Когда я бродил по нашему запущенному саду и подходил к плетню, ко мне подбегали крестьянские мальчики, и я с ними знакомился, иногда перелезал к ним через плетень, и помню -- один из них не раз брал меня к себе верхом на плечи и пускался вместе со мною скакать галопом по щебню, вокруг недостроенного дома. Иногда мы играли в лошадки, и у меня была целая четверка босоногих коней. Мальчишки, которые со дня рождения своего не видали никакой господской ферулы, обращались со мной запанибрата. Один из них, рыжий и веселый, показывал мне язык или по-дружески бил меня по плечу. Меня как бы тянуло к ним и в то же время конфузило или коробило их такое вольное со мной обращение. Во мне просыпался барчонок, требующий по отношению к своей личности как бы некоторой субординации или уважения. Конечно, это чувство, которое не раз закрадывалось в мою душу, я ничем не обнаруживал, так как оно было инстинктивно, и я сам не знал -- хорошее ли это чувство или дурное.

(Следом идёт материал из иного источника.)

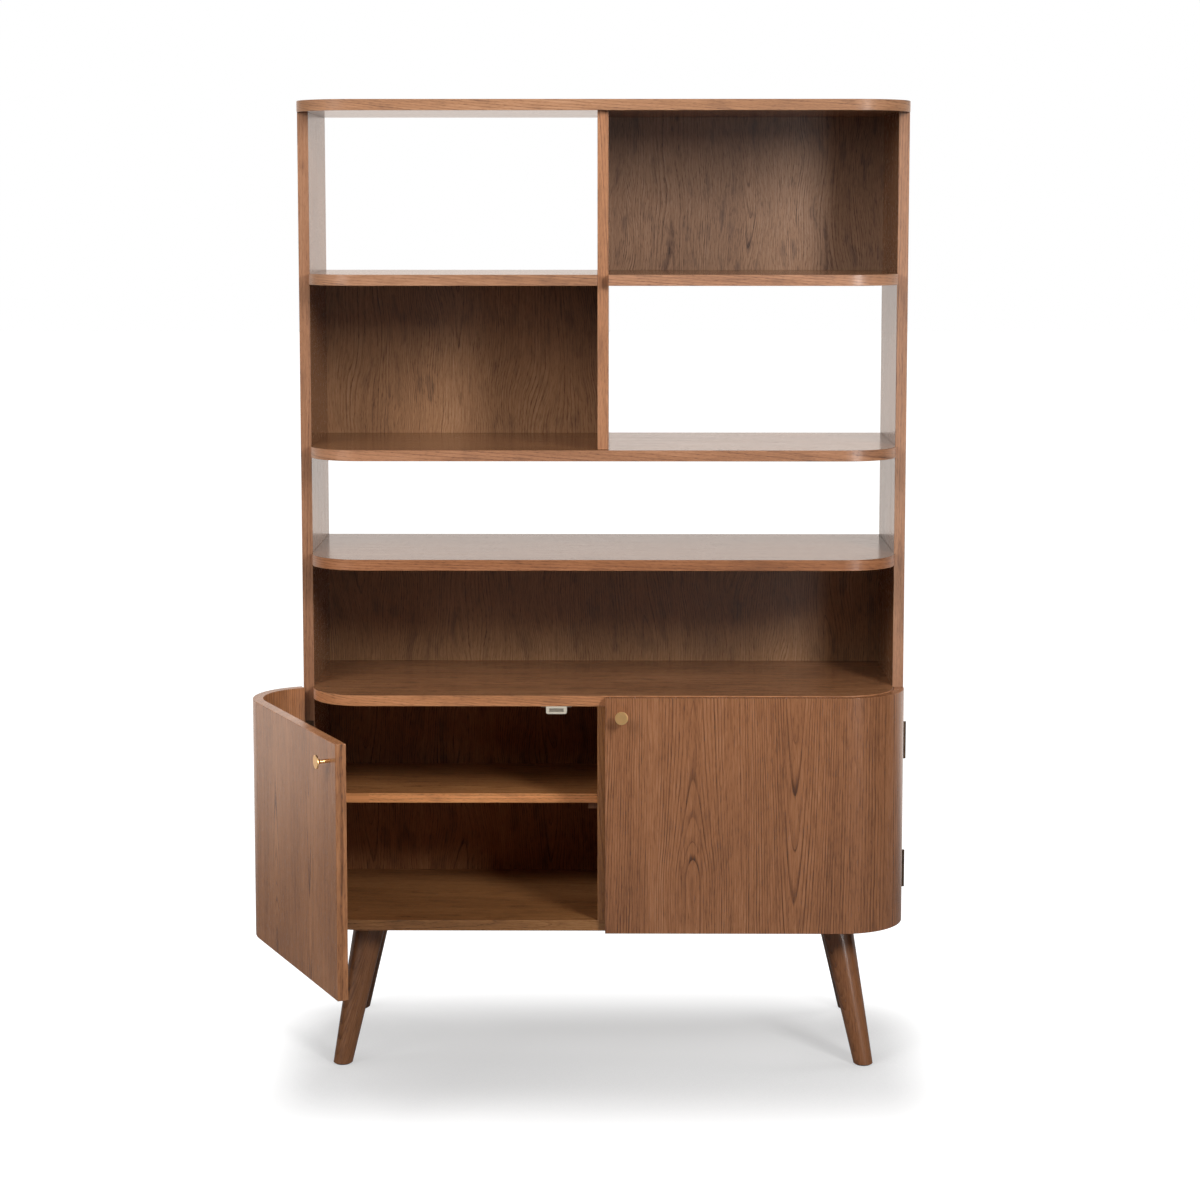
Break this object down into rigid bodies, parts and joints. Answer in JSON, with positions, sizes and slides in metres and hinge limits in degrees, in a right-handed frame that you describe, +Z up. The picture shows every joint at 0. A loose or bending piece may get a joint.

Во всяком случае, оно было простительно для мальчугана, выросшего среди крепостных и даже на себе не раз испытавшего их рабское растлевающее подобострастие. Разве Николка, сын Трофима, мог так вольно, так по-братски со мной обращаться? Разве отец, мать, даже нянька не отодрали бы его за ухо, если бы он осмелился высунуть мне язык или хлопать меня по плечу!
Так, во имя психологической правды, я сознаюсь, что, возясь с крестьянскими мальчуганами, я не раз морщился от того, что вовсе не внушал им ни малейшего уважения. Каяться в этом я не стану, потому что и теперь я потерял бы всякое уважение прислуги, если бы посадил ее у себя в кабинете. Не видел я прислуги, сидящей рядом со мной за обеденным столом, ни у Некрасова, ни у Чернышевского, ни даже у графа Л. Н. Толстого. Это не значит, чтобы они были спесивы; это значит только, что жизнь говорит одно, а теория или идеалы равенства -- другое. На почве воспитания, одинаковости умственного развития и таланта мы, слава богу, уже давно потеряли всякую сословную спесь. Князь Одоевский и прасол Кольцов могли сходиться и обедать за одним столом, как равный с равным. Только интересы науки, искусства и политики сближают людей всевозможных сословий. Всякое другое равенство до сих пор оказываться эфемерным. У каждого лакея есть своя спесь, и он сам не сядет за стол нанимающего его барина, хотя бы тот и приглашал его,-- не сядет и потому, что ему гораздо веселее обедать в своей компании с людьми одинаковых с ним понятий. Так истинное равенство только и зиждется на одинаковости воспитания, на возможности обмена идей и взаимного понимания.